**GIVEN INSTRUCTION**
Copy out every line exactly as given.
─── COLLECTED DATA
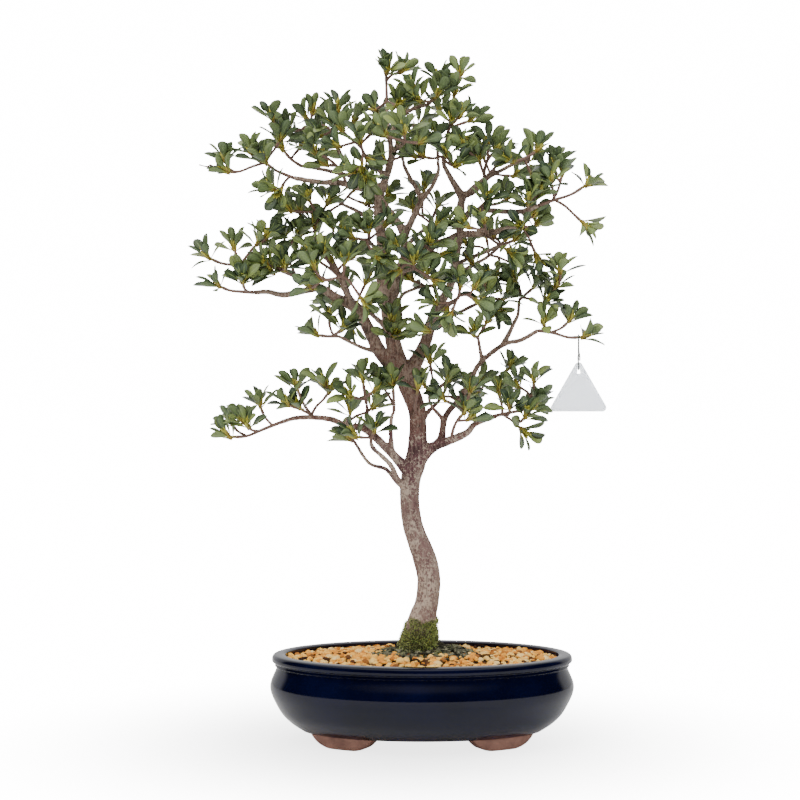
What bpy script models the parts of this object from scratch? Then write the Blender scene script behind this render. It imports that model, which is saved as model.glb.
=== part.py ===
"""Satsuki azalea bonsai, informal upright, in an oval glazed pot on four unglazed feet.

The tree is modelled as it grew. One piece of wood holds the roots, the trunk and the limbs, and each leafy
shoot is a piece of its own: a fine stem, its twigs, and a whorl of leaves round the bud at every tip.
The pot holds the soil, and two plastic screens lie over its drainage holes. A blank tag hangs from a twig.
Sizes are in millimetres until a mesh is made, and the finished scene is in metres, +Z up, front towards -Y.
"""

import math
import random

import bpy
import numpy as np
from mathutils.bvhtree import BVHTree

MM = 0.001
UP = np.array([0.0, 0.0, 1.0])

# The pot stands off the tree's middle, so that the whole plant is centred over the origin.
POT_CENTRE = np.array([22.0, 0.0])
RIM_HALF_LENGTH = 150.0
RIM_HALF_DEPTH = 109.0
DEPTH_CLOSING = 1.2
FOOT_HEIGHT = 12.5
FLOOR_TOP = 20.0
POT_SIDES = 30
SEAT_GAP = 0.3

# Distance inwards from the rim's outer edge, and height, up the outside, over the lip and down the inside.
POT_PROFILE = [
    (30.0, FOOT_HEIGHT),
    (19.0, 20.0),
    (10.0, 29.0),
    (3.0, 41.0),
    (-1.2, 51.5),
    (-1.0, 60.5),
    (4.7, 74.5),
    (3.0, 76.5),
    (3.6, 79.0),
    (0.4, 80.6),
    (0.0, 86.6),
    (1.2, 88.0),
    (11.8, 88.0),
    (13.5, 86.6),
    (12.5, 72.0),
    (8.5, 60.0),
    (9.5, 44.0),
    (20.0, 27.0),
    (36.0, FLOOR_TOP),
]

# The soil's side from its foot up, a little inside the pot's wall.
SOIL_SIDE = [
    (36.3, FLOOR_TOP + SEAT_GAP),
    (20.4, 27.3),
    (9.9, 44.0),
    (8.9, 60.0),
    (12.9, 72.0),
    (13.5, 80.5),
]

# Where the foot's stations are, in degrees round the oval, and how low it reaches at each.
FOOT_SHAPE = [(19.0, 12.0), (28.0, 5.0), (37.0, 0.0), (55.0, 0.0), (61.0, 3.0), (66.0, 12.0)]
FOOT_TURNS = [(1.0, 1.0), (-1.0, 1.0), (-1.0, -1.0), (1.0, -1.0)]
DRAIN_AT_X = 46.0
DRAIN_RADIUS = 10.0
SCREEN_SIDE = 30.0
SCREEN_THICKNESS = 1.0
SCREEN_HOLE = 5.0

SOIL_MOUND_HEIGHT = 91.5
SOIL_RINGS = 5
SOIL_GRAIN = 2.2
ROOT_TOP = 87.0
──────
**SOLUTION TO THE PROBLEM**
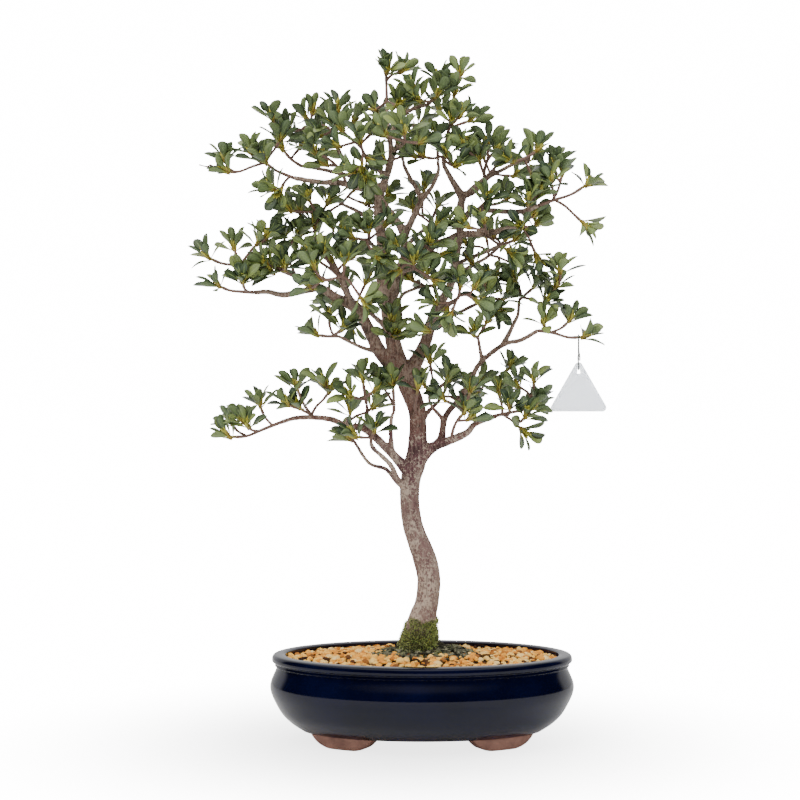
What bpy script models the parts of this object from scratch? Then write the Blender scene script behind this render. It imports that model, which is saved as model.glb.
=== part.py ===
"""Satsuki azalea bonsai, informal upright, in an oval glazed pot on four unglazed feet.

The tree is modelled as it grew. One piece of wood holds the roots, the trunk and the limbs, and each leafy
shoot is a piece of its own: a fine stem, its twigs, and a whorl of leaves round the bud at every tip.
The pot holds the soil, and two plastic screens lie over its drainage holes. A blank tag hangs from a twig.
Sizes are in millimetres until a mesh is made, and the finished scene is in metres, +Z up, front towards -Y.
"""

import math
import random

import bpy
import numpy as np
from mathutils.bvhtree import BVHTree

MM = 0.001
UP = np.array([0.0, 0.0, 1.0])

# The pot stands off the tree's middle, so that the whole plant is centred over the origin.
POT_CENTRE = np.array([22.0, 0.0])
RIM_HALF_LENGTH = 150.0
RIM_HALF_DEPTH = 109.0
DEPTH_CLOSING = 1.2
FOOT_HEIGHT = 12.5
FLOOR_TOP = 20.0
POT_SIDES = 30
SEAT_GAP = 0.3

# Distance inwards from the rim's outer edge, and height, up the outside, over the lip and down the inside.
POT_PROFILE = [
    (30.0, FOOT_HEIGHT),
    (19.0, 20.0),
    (10.0, 29.0),
    (3.0, 41.0),
    (-1.2, 51.5),
    (-1.0, 60.5),
    (4.7, 74.5),
    (3.0, 76.5),
    (3.6, 79.0),
    (0.4, 80.6),
    (0.0, 86.6),
    (1.2, 88.0),
    (11.8, 88.0),
    (13.5, 86.6),
    (12.5, 72.0),
    (8.5, 60.0),
    (9.5, 44.0),
    (20.0, 27.0),
    (36.0, FLOOR_TOP),
]

# The soil's side from its foot up, a little inside the pot's wall.
SOIL_SIDE = [
    (36.3, FLOOR_TOP + SEAT_GAP),
    (20.4, 27.3),
    (9.9, 44.0),
    (8.9, 60.0),
    (12.9, 72.0),
    (13.5, 80.5),
]

# Where the foot's stations are, in degrees round the oval, and how low it reaches at each.
FOOT_SHAPE = [(19.0, 12.0), (28.0, 5.0), (37.0, 0.0), (55.0, 0.0), (61.0, 3.0), (66.0, 12.0)]
FOOT_TURNS = [(1.0, 1.0), (-1.0, 1.0), (-1.0, -1.0), (1.0, -1.0)]
DRAIN_AT_X = 46.0
DRAIN_RADIUS = 10.0
SCREEN_SIDE = 30.0
SCREEN_THICKNESS = 1.0
SCREEN_HOLE = 5.0

SOIL_MOUND_HEIGHT = 91.5
SOIL_RINGS = 5
SOIL_GRAIN = 2.2
ROOT_TOP = 87.0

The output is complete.